Rapid population growth is behind western Montana's strength in both the owner-occupied and rental markets. Area real estate agents said that buying a house is a challenge for low- and moderate-income people, and many new, seasonal residents rent by choice instead of necessity.
No single explanation
Across the district, landlords are benefiting from a general rise in rents, the result of increased competition for apartment space (although there are exceptions, such as Grand Forks, N.D., where the vacancy rate has increased in the past year).
In the Twin Cities and Sioux Falls, as in metro areas around the country, rebounding rental markets can be linked to a falloff in demand for owner-occupied housing; if current market conditions discourage homeownership, more people will opt to rent.

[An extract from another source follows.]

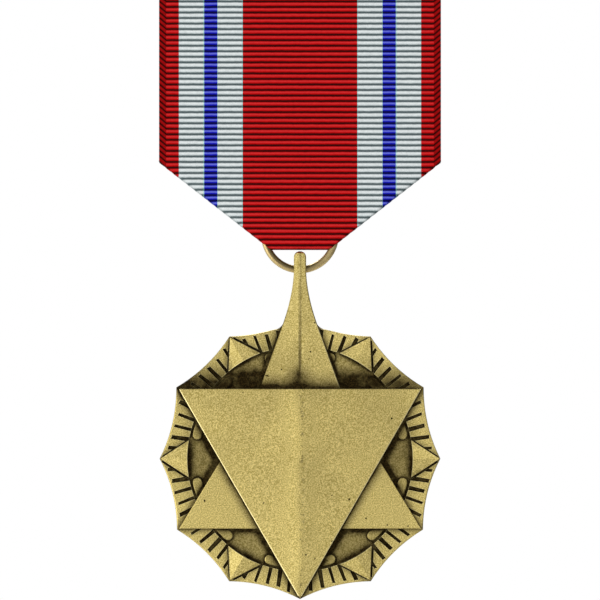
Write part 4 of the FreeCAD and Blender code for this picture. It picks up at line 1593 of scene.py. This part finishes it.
def soft_room():
    """White behind the medal, and a soft uneven room for the metal to mirror."""
    world = bpy.data.worlds.new("soft_room")
    bpy.context.scene.world = world
    world.use_nodes = True
    tree = world.node_tree
    tree.nodes.clear()
    add = tree.nodes.new
    link = tree.links.new
    towards = add("ShaderNodeVectorMath")
    towards.operation = "DOT_PRODUCT"
    link(add("ShaderNodeTexCoord").outputs["Generated"], towards.inputs[0])
    towards.inputs[1].default_value = BRIGHTEST_WAY
    tones = add("ShaderNodeValToRGB")
    link(towards.outputs["Value"], tones.inputs[0])
    stops = tones.color_ramp.elements
    stops.new(ROOM_TONES[1][0])
    for stop, (position, tone) in zip(stops, ROOM_TONES):
        stop.position = position
        stop.color = tone
    room = add("ShaderNodeBackground")
    link(tones.outputs[0], room.inputs[0])
    room.inputs[1].default_value = ROOM_STRENGTH
    backdrop = add("ShaderNodeBackground")
    backdrop.inputs[0].default_value = (1, 1, 1, 1)
    mix = add("ShaderNodeMixShader")
    link(add("ShaderNodeLightPath").outputs["Is Camera Ray"], mix.inputs[0])
    link(room.outputs[0], mix.inputs[1])
    link(backdrop.outputs[0], mix.inputs[2])
    link(mix.outputs[0], add("ShaderNodeOutputWorld").inputs[0])


soft_room()
print("the room is brightest towards", [round(part, 2) for part in BRIGHTEST_WAY])

# %% [markdown]
# Three soft square lamps do the rest. The key stands low on the left and catches the facets that
# lean that way, the fill keeps the right side readable, and the back lamp shows the brooch when the
# medal is turned round.

# %% Lamps
LAMPS = (  # name, place and size in millimetres, power in watts
    ("key_light", (-420, -380, -130), 300, 1.25),
    ("fill_light", (260, -460, 200), 320, 0.8),
    ("back_light", (-80, 380, 330), 300, 2.6),
)
AIM = Vector((0, ring_y, ring_z - 8)) * MM  # the upper part of the pendant


def softbox(name, place, size, watts):
    """A square lamp that points at the middle of the medal."""
    light = bpy.data.lights.new(name, "AREA")
    light.size = size * MM
    light.energy = watts
    lamp = bpy.data.objects.new(name, light)
    lamp.location = Vector(place) * MM
    lamp.rotation_euler = (AIM - lamp.location).to_track_quat("-Z", "Y").to_euler()
    bpy.context.scene.collection.objects.link(lamp)


for lamp_name, lamp_place, lamp_size, lamp_watts in LAMPS:
    softbox(lamp_name, lamp_place, lamp_size, lamp_watts)
bpy.context.scene.view_settings.view_transform = "Standard"
print("lit by", len(LAMPS), "soft lamps")

# %% [markdown]
# The camera looks straight at the front, square on. A long lens from far off makes the sides of the
# ribbon parallel, as in a catalogue. The view is a little lower than the whole medal is tall, so the
# top of the ribbon runs out of it.

# %% Camera
VIEW_HEIGHT = 74.4  # height of the view where the medal hangs
VIEW_MARGIN = 0.15  # white left under the lowest tip
LENS = 200.0
SENSOR = 36.0
DISTANCE = VIEW_HEIGHT * LENS / SENSOR
camera_data = bpy.data.cameras.new("camera")
camera_data.lens = LENS
camera_data.sensor_width = SENSOR
camera_data.clip_start = 0.01
camera_data.clip_end = 10.0
camera = bpy.data.objects.new("camera", camera_data)
lowest_tip = cad_box[0][2] / MM
view_middle = lowest_tip + VIEW_HEIGHT / 2 - VIEW_MARGIN
camera.location = Vector((0, ring_y - DISTANCE, view_middle)) * MM
camera.rotation_euler = (math.radians(90), 0, 0)
bpy.context.scene.collection.objects.link(camera)
bpy.context.scene.camera = camera
print("camera is", round(DISTANCE), "mm away")

# %% [markdown]
# ## The size
# The finished pieces must fill the same box as the engineer's model, or the medal would no longer be
# the size that was designed.

# %% Finish
print("scene finished")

But in a number of district cities, rising rents and falling vacancies can't be attributed to a slowdown in home sales. The substitution theory is a useful concept, but inadequate as an overarching explanation for recent trends in district rental markets. Some markets haven't suffered a slump in home sales, so there has been no exodus of residents from subdivisions and condos to apartment complexes. In other communities, changing rental supply, demographics and other factors difficult to divine from vacancy and rent statistics have played major roles in tightening rental markets.
It's tempting to project a national trend onto markets close to home, but doing so can obscure rather than shed light on the dynamics of local rental markets.